Crosby gets Luongo's vote as MVP.

"Sid is leading the league in scoring," he said. "I think he's probably one of the best candidates to choose."

Luongo also shrugs off talk about setting an NHL record for wins in a season by a goaltender.

Both he and Brodeur are on track to break the previous mark of 47 wins set by Bernie Parent of the Philadelphia Flyers in 1973-74.

"That record, for me, is not really that important," he said. "I think now, with the shootout wins and stuff like that, it kind of diminishes it a bit.

"For me, that's not really important as far as how many wins we get."

Parent's record came before the NHL had regular-season overtime or shootouts. He also had 12 ties during the 1973-74 season.

Of all Luongo's achievements this year, reaching the playoffs might be the most important for him.
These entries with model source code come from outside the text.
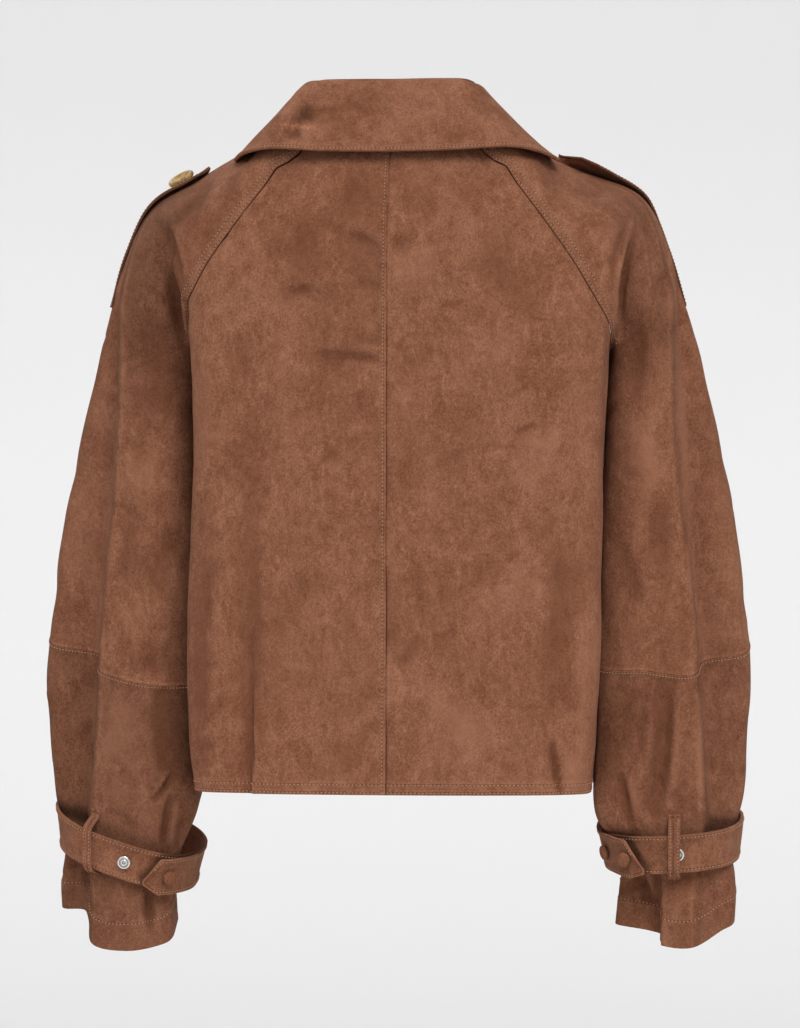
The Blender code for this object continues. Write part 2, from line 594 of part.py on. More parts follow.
def epaulette(side, material):
    share = np.array([0, .035, .09, .18, .28, .38, .48, .58, .68, .78, .89, 1])
    line, normal = epaulette_line(side, share)
    length = EPAULETTE_LENGTH * share
    half = EPAULETTE_WIDTH / 2 * np.clip(.15 + length / EPAULETTE_POINT, 0, 1)
    tilt = EPAULETTE_TILT[side]
    across = np.array([0, math.cos(tilt), 0]) - normal * math.sin(tilt)
    grid = np.stack([line + across * half[:, None] * k for k in (-1, -.5, 0, .5, 1)], axis=1)
    centre = line.mean(axis=0) - [side * .1, 0, .2]
    return grid_object(f"epaulette_{label(side)}", grid, DOUBLE, material,
                       lambda points: np.broadcast_to(centre, points.shape))


# ---- buttons and studs --------------------------------------------------------------
def turned(name, profile, steps, middle, normal, material):
    """A profile of (radius, height) pairs, outer side downwards, turned round its axis and
    stood on middle along normal."""
    mesh = bpy.data.meshes.new(name)
    mesh.from_pydata([(r, 0, h) for r, h in profile], [(i, i + 1) for i in range(len(profile) - 1)], [])
    obj = bpy.data.objects.new(name, mesh)
    bpy.data.collections["suede_jacket"].objects.link(obj)
    screw = obj.modifiers.new("Turn", "SCREW")
    screw.steps = screw.render_steps = steps
    screw.use_merge_vertices = True
    screw.merge_threshold = 0.00005
    mesh.materials.append(material)
    turn = Vector(normal).to_track_quat("Z", "Y").to_matrix().to_4x4()
    obj.matrix_world = Matrix.Translation(Vector(middle)) @ turn
    return obj


def round_button(name, radius, thick, middle, normal, material, steps=14):
    profile = [(0, thick), (radius * .62, thick * .96), (radius * .93, thick * .80), (radius, thick * .45),
               (radius * .9, 0), (0, 0)]
    return turned(name, profile, steps, middle, normal, material)


def front_buttons(material):
    for number, z in enumerate(FRONT_BUTTON_Z, start=1):
        point, above, below = (body_points(-1, CENTRE_FRONT, z + dz) for dz in (0, BUTTON_R, -BUTTON_R))
        normal = np.cross([1, 0, 0], above - below)
        normal /= np.linalg.norm(normal)
        middle = point + normal * (CLEARANCE + .0003)
        round_button(f"front_button_{number}", BUTTON_R, BUTTON_THICK, middle, normal, material)


def epaulette_button(side, material):
    line, normal = epaulette_line(side, EPAULETTE_BUTTON_AT + np.array([-.025, 0, .025]))
    lean = normal[1] + np.array([0, EPAULETTE_BUTTON_LEAN * side, 0])
    lean /= np.linalg.norm(lean)
    middle = line[1] + normal[1] * (CLEARANCE + EPAULETTE_BUTTON_LIFT[side])
    round_button(f"epaulette_button_{label(side)}", BUTTON_R, BUTTON_THICK, middle, lean, material)


def strap_fixings(side, suede, steel):
    strap = STRAP[side]
    centre = np.array([side * strap.mid_x, strap.mid_y, 0])

    def stand(degrees, lift):
        round_about = degrees + np.array([-3, 0, 3])
        before, point, after = strap_point(strap, side, round_about, 0.0, lift)
        below, above = strap_point(strap, side, degrees, np.array([-.004, .004]), lift)
        normal = np.cross(after - before, above - below)
        normal *= np.sign(np.dot(normal[:2], (point - centre)[:2]))
        normal /= np.linalg.norm(normal)
        return point + normal * (CLEARANCE + .0003), normal

    for number, degrees in enumerate(strap.buttons, start=1):
        middle, normal = stand(degrees, TAB_LIFT)
        name = f"covered_button_{label(side)}_{number}"
        round_button(name, COVERED_R, COVERED_THICK, middle, normal, suede, 12)
    middle, normal = stand(strap.stud, 0.0)
    round_button(f"press_stud_{label(side)}", STUD_R, STUD_THICK, middle, normal, steel, 12)


def main():
    for obj in list(bpy.data.objects):
        bpy.data.objects.remove(obj)
    parts = bpy.data.collections.new("suede_jacket")
    bpy.context.scene.collection.children.link(parts)
    suede = finish("suede", SUEDE, 0.92)
    horn = finish("horn", HORN, 0.35)
    steel = finish("steel", STEEL, 0.30, 1.0)
    for side in (1, -1):
        back_panel(side, suede)
        front_panel(side, suede)
        sleeve_upper(side, suede)
        sleeve_lower(side, suede)
        epaulette(side, suede)
        epaulette_button(side, horn)
        cuff_strap(side, suede)
        strap_loop(side, suede)
        strap_fixings(side, suede, steel)
    collar_stand(suede)
    collar_fall(suede)
    front_buttons(horn)


main()
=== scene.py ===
"""A cropped suede jacket: the finished cloth, stitching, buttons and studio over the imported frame.

Metres, +Z up, the front faces -Y and the wearer's left arm is at +X. The origin is at the
nape. Each cloth piece is a fine sheet on the form of its solid: a net of smooth cubics,
with creases, seam dips and hem ridges moved along its normals, and a wall behind it.
"""

import math
from collections import namedtuple

import bpy
import numpy as np
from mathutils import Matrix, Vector


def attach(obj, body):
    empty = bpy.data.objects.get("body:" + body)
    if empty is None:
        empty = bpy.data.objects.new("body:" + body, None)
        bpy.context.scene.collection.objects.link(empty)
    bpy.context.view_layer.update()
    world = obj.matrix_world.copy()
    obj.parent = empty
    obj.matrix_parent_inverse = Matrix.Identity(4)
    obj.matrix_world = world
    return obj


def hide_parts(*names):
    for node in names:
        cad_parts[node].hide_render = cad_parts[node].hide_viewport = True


bl_info = {
    "name": "Suede Jacket",
    "version": (1, 0, 0),
    "blender": (4, 5, 0),
    "location": "3D View > Sidebar > Jacket",
    "description": "Builds a cropped suede jacket with its stitching, buttons and studio",
    "category": "Add Mesh",
}

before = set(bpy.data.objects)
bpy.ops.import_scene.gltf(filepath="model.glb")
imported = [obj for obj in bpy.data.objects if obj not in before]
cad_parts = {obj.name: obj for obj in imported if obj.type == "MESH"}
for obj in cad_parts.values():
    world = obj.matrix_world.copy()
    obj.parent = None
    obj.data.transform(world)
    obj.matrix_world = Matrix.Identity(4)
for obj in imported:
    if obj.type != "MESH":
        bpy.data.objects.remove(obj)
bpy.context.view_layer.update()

# ---- the jacket's dimensions --------------------------------------------------------
WALL = .0013  # one layer of suede
DOUBLE = .0024  # two layers sewn together
CLEARANCE = .0004

HEM_Z = -.5408
UNDERARM_Z = -.190
NAPE_Z = 0.0
NECK_SEAM_Z = .002
YOKE_HEIGHT = NECK_SEAM_Z - UNDERARM_Z
FRONT_NECK_SEAM_Z = -.014
CENTRE_FRONT_Z = -.075
LAP = .024

HEM_FOLD_X = .107
HEM_FOLD_STEP = .006
HEM_FOLD_HEIGHT = .20

BUTTON_R = .0115
BUTTON_THICK = .0045
FRONT_BUTTON_Z = (-.115, -.225, -.335, -.445)
COVERED_R = .0062
COVERED_THICK = .0046
STUD_R = .0055
STUD_THICK = .0019

STRAP_WIDTH = .031
STRAP_TAB = .062
TAB_LIFT = DOUBLE + .0012
TAB_POINT = .016
TAB_CURL = {1: .0024, -1: .0062}  # the tab's point stands off this much more
TAB_POINT_LOWER = {1: .0072, -1: .0100}  # the tab's point lies this much below its middle
TAB_DROP = {1: .0042, -1: .0018}  # and the whole tab comes down this much towards it
LOOP_WIDTH = {1: .0074, -1: .0095}
LOOP_LENGTH = .052
LOOP_THICK = .0016
LOOP_RISE = .0055
EPAULETTE_WIDTH = .038
EPAULETTE_POINT = {1: .014, -1: .021}

HEM_ROWS = (.0017, .0080)  # two rows of stitches along the hem and the raglan seams
RAGLAN_ROWS = (.0017, .0070)
CENTRE_ROW = .0029  # one row beside the centre back seam
ELBOW_ROW_IN = .0019  # one row below the elbow seam
CUFF_ROW_Z = .0215  # one row above the cuff's end
EDGE_ROW = .0022  # one row inside the edges of collar, straps and epaulettes
FAR = 1.0  # stands for no row of stitches

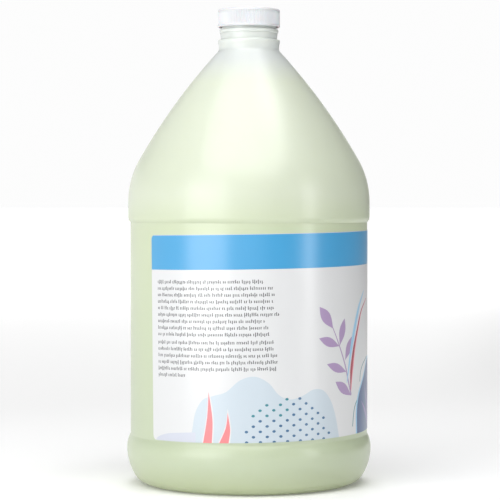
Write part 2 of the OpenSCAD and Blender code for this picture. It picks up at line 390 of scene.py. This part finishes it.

After stints with the New York Islanders and Panthers, this will be the first time in seven NHL seasons he'll play in the Stanley Cup tournament.

"It's a nice feeling to know you are going to the playoffs," said Luongo, who picked up his fifth shutout of the year in Vancouver's 3-0 win over Colorado on Tuesday night.

"I have been working my whole career to get there. It's nice to know that's in the bank."

The Canucks won't be content to coast through their final six regular-season games. Vancouver remains in a battle with Minnesota for first place in the Northwest Division.

The team that wins the division gets the third seed in the Western Conference and home-ice advantage in the playoffs.

"I think over the last few weeks the focus has been shifting (from the playoffs) to trying to win the division," said Luongo. "You try to stay even-keeled and focused the rest of the way to try and achieve your goal of winning the division."

Luongo is a workhorse. He has to be ordered to take a day off from practice.

He already has shattered the Canucks franchise record of 38 wins in a season, set by Kirk McLean in 1991-92. Also in his sights is McLean's record of 72 games played, established in 1974-75.

"That's more of a coach's decision," said Luongo. "If he decides he wants to rest me one or two nights, that's going to be his decision."